╭──
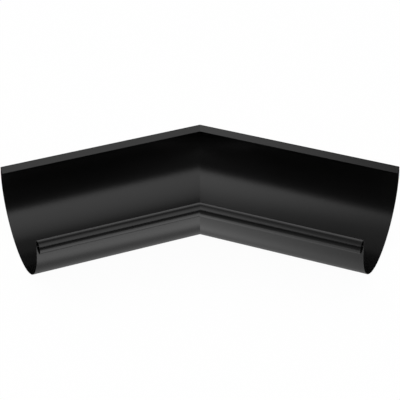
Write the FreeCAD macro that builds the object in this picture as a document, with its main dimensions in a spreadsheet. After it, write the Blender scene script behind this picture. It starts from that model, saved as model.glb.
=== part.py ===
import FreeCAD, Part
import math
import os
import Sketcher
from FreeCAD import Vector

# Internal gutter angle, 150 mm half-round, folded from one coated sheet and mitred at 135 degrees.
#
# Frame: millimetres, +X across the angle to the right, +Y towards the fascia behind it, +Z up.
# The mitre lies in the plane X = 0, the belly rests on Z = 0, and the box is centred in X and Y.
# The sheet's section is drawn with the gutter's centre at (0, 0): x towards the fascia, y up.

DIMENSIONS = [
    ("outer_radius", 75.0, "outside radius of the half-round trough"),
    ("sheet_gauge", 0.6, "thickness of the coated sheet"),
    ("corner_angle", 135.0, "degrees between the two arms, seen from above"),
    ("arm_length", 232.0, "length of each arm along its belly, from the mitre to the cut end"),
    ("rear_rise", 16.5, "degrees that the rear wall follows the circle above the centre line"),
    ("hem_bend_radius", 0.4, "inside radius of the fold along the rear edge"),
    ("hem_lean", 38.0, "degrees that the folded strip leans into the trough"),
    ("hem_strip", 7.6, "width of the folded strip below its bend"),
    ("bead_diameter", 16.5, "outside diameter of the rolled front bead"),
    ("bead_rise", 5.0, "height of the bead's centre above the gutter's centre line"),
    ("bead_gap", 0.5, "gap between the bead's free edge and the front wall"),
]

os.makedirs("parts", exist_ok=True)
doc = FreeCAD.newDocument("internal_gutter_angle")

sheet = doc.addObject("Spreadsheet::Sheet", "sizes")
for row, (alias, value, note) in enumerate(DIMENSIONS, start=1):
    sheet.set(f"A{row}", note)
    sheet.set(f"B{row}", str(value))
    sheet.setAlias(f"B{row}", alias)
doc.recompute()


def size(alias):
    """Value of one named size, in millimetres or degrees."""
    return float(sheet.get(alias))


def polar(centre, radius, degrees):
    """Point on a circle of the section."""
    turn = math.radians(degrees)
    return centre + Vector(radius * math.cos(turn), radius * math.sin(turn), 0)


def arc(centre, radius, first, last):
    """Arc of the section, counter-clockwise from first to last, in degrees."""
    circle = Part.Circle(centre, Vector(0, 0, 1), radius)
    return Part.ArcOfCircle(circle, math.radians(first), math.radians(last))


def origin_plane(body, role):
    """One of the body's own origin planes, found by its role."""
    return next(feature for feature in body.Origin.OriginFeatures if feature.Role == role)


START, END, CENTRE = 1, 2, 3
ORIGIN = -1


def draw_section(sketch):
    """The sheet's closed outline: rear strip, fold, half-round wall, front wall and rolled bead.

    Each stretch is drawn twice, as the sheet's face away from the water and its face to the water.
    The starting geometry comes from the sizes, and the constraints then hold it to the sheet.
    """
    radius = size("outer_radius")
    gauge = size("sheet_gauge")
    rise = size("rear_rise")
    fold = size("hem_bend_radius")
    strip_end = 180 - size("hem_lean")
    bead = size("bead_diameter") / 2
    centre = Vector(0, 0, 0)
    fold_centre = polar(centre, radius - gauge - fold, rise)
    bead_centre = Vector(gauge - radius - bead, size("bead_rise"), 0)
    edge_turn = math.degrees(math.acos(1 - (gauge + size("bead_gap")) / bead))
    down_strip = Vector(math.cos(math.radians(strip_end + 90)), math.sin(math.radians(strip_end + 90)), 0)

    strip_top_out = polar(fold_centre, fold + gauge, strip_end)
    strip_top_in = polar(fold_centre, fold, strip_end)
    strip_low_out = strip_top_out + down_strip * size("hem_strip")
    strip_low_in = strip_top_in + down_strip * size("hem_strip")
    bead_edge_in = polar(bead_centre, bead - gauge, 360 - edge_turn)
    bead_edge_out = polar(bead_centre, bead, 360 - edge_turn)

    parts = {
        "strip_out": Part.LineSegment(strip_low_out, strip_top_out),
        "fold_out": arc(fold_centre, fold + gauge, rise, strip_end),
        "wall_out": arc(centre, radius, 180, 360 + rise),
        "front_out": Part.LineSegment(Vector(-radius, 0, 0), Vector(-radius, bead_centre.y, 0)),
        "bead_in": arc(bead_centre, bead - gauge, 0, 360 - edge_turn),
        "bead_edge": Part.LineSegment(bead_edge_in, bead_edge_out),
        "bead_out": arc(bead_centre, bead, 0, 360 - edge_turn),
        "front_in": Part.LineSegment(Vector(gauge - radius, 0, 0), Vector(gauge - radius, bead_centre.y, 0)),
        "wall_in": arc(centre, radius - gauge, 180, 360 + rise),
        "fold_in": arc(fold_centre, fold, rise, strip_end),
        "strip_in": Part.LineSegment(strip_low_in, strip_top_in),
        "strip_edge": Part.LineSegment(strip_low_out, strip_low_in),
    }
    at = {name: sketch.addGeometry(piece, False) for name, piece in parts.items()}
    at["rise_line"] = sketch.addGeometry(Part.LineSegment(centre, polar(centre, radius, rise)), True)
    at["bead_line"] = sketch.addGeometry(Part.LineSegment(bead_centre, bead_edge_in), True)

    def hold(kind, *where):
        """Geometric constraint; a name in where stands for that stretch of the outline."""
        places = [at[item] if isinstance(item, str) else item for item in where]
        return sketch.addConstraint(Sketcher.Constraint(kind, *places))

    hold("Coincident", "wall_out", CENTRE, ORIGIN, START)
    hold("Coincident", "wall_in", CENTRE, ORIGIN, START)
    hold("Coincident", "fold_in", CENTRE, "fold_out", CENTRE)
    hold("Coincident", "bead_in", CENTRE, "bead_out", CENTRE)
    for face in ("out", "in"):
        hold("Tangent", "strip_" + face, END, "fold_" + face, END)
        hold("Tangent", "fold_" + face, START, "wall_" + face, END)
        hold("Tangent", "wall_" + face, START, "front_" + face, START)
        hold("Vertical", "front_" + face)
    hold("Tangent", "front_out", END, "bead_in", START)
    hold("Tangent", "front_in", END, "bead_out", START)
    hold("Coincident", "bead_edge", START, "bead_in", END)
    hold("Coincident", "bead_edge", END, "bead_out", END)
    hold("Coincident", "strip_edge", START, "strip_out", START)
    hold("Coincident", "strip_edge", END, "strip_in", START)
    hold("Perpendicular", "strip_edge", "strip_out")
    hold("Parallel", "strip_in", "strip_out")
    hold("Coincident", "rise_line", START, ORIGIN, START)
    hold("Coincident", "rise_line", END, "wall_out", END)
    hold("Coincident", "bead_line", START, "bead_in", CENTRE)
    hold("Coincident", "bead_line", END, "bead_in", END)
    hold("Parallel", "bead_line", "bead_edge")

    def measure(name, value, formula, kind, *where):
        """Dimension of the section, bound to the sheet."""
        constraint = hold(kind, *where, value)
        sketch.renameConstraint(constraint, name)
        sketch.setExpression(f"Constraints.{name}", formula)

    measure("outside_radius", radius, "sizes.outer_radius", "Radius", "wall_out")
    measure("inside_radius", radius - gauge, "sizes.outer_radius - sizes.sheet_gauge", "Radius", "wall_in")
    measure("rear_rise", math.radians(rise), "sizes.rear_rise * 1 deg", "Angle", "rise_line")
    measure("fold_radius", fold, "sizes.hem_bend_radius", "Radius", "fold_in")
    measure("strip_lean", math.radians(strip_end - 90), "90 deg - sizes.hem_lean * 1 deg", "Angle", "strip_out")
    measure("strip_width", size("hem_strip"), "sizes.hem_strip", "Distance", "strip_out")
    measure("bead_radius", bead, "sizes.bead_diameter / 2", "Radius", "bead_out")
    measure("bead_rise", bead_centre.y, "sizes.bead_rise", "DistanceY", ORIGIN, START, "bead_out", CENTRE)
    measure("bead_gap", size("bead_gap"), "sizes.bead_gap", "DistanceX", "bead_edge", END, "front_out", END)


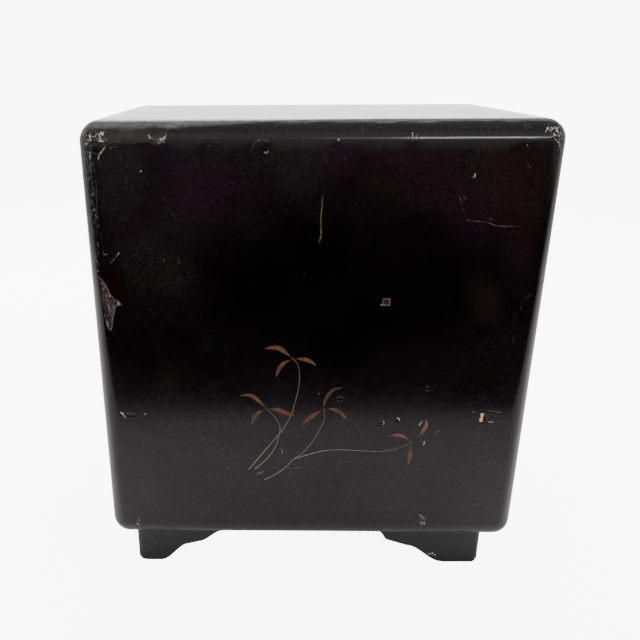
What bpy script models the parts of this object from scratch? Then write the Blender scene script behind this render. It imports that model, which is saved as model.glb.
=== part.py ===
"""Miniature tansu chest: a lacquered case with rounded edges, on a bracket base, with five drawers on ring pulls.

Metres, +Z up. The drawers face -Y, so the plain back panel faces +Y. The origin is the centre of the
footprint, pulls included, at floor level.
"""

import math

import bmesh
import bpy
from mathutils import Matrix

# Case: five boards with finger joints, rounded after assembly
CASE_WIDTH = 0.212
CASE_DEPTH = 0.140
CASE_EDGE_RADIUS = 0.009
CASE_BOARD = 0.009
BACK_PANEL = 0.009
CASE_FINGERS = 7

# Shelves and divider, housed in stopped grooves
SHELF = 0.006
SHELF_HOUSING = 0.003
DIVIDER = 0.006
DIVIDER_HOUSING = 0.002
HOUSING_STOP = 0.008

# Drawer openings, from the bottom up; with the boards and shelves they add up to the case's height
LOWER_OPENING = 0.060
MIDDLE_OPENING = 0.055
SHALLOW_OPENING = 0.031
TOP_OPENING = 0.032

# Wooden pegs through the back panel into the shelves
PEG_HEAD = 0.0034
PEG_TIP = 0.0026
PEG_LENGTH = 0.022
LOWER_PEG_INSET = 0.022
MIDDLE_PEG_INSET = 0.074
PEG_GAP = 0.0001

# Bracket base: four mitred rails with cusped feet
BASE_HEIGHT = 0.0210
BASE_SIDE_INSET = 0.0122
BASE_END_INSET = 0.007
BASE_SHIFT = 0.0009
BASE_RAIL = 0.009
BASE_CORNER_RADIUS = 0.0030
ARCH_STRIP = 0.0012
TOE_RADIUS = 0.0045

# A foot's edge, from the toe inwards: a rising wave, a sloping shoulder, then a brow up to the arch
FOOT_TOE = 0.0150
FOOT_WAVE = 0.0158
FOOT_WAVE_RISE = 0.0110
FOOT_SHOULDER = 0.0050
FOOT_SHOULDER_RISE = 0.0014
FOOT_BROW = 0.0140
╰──
## What you should do
Reproduce exactly, and only, the lines from the start of the entries through the one that contains "# The sheet's".

## Task result
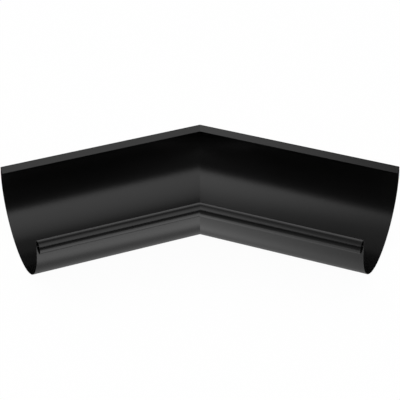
Write the FreeCAD macro that builds the object in this picture as a document, with its main dimensions in a spreadsheet. After it, write the Blender scene script behind this picture. It starts from that model, saved as model.glb.
=== part.py ===
import FreeCAD, Part
import math
import os
import Sketcher
from FreeCAD import Vector

# Internal gutter angle, 150 mm half-round, folded from one coated sheet and mitred at 135 degrees.
#
# Frame: millimetres, +X across the angle to the right, +Y towards the fascia behind it, +Z up.
# The mitre lies in the plane X = 0, the belly rests on Z = 0, and the box is centred in X and Y.
# The sheet's section is drawn with the gutter's centre at (0, 0): x towards the fascia, y up.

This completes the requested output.